┌────────

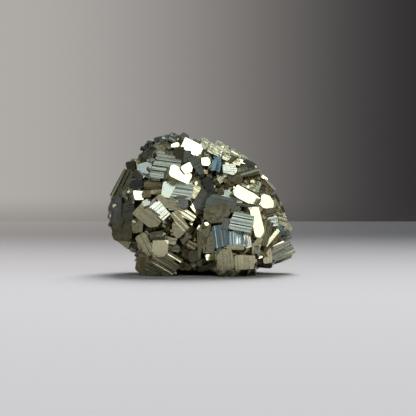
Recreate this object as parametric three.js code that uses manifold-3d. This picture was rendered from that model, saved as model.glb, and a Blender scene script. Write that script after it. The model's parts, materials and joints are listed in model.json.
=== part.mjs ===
// A pyrite specimen: one grown mass of intergrown cubic crystals with cut corners, their faces
// stepped by growth ledges. Everything is in millimetres, +X is the specimen's right, +Y its
// back and +Z up, and the origin is on the surface it stands on, under the middle of its outline.
import * as THREE from "three";
import { ConvexGeometry } from "three/addons/geometries/ConvexGeometry.js";
import { mergeVertices } from "three/addons/utils/BufferGeometryUtils.js";
import Module from "manifold-3d";

// The specimen is about 45 wide, 35 deep and 34 high.
// The front crystals are laid out as they appear from this point, straight in front of it.
const FRONT_POINT = new THREE.Vector3(1.64, -400, 22.6);

// A crystal's corner cuts run this share of their width into its body.
const CUT_DEPTH = 0.8;
// A corner cut takes at most this share of the smaller side.
const LARGEST_CUT = 0.48;
// A corner cut smaller than this is left sharp.
const SHARP_CUT = 0.55;
// A crystal reaches into the mass by this share of its larger side, and this much more.
const BODY_DEPTH = 1.05;
const ROOT_DEPTH = 1.6;

// The massive core, as ellipsoids: middle x, y, z and half sizes x, y, z.
const LOBES = [
  [-10.0, 1.0, 14.5, 12.5, 12.5, 10.6],
  [-3.0, 2.5, 21.0, 11.3, 12.0, 11.4],
  [8.0, 0.5, 11.2, 12.3, 13.0, 9.9],
  [6.0, 2.0, 19.0, 9.8, 10.5, 9.2],
  [-5.8, 4.0, 24.2, 8.6, 9.0, 8.7],
  [-10.2, -3.0, 5.6, 5.4, 9.0, 5.8],
  [7.6, -5.5, 5.4, 6.6, 9.2, 5.6],
  [-2.0, -1.5, 6.2, 5.8, 9.8, 5.8],
  [1.0, 6.0, 9.2, 12.5, 9.5, 7.6],
];

// Crystals that it stands on. Columns: x and y of the middle of the foot, its width and depth,
// and its turn seen from above.
const FEET = [
  [-10.4, -7.0, 7.4, 8.0, 12],
  [6.9, -7.6, 5.6, 5.8, -8],
  [1.2, 11.0, 8.4, 6.6, 20],
];
const FOOT_CUTS = [0.9, 1.3, 0.8, 1.1];
const FOOT_BELOW = 0.2;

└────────

THE PROBLEM: Reproduce the listing above verbatim, from first line to last.

WRITTEN SOLUTION:
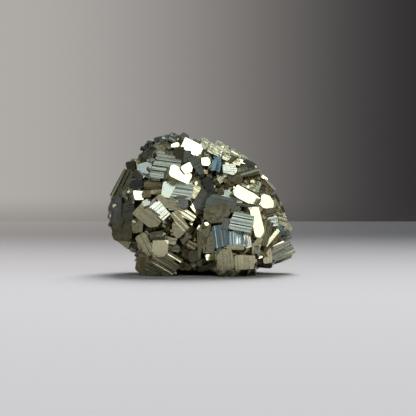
Recreate this object as parametric three.js code that uses manifold-3d. This picture was rendered from that model, saved as model.glb, and a Blender scene script. Write that script after it. The model's parts, materials and joints are listed in model.json.
=== part.mjs ===
// A pyrite specimen: one grown mass of intergrown cubic crystals with cut corners, their faces
// stepped by growth ledges. Everything is in millimetres, +X is the specimen's right, +Y its
// back and +Z up, and the origin is on the surface it stands on, under the middle of its outline.
import * as THREE from "three";
import { ConvexGeometry } from "three/addons/geometries/ConvexGeometry.js";
import { mergeVertices } from "three/addons/utils/BufferGeometryUtils.js";
import Module from "manifold-3d";

// The specimen is about 45 wide, 35 deep and 34 high.
// The front crystals are laid out as they appear from this point, straight in front of it.
const FRONT_POINT = new THREE.Vector3(1.64, -400, 22.6);

// A crystal's corner cuts run this share of their width into its body.
const CUT_DEPTH = 0.8;
// A corner cut takes at most this share of the smaller side.
const LARGEST_CUT = 0.48;
// A corner cut smaller than this is left sharp.
const SHARP_CUT = 0.55;
// A crystal reaches into the mass by this share of its larger side, and this much more.
const BODY_DEPTH = 1.05;
const ROOT_DEPTH = 1.6;

// The massive core, as ellipsoids: middle x, y, z and half sizes x, y, z.
const LOBES = [
  [-10.0, 1.0, 14.5, 12.5, 12.5, 10.6],
  [-3.0, 2.5, 21.0, 11.3, 12.0, 11.4],
  [8.0, 0.5, 11.2, 12.3, 13.0, 9.9],
  [6.0, 2.0, 19.0, 9.8, 10.5, 9.2],
  [-5.8, 4.0, 24.2, 8.6, 9.0, 8.7],
  [-10.2, -3.0, 5.6, 5.4, 9.0, 5.8],
  [7.6, -5.5, 5.4, 6.6, 9.2, 5.6],
  [-2.0, -1.5, 6.2, 5.8, 9.8, 5.8],
  [1.0, 6.0, 9.2, 12.5, 9.5, 7.6],
];

// Crystals that it stands on. Columns: x and y of the middle of the foot, its width and depth,
// and its turn seen from above.
const FEET = [
  [-10.4, -7.0, 7.4, 8.0, 12],
  [6.9, -7.6, 5.6, 5.8, -8],
  [1.2, 11.0, 8.4, 6.6, 20],
];
const FOOT_CUTS = [0.9, 1.3, 0.8, 1.1];
const FOOT_BELOW = 0.2;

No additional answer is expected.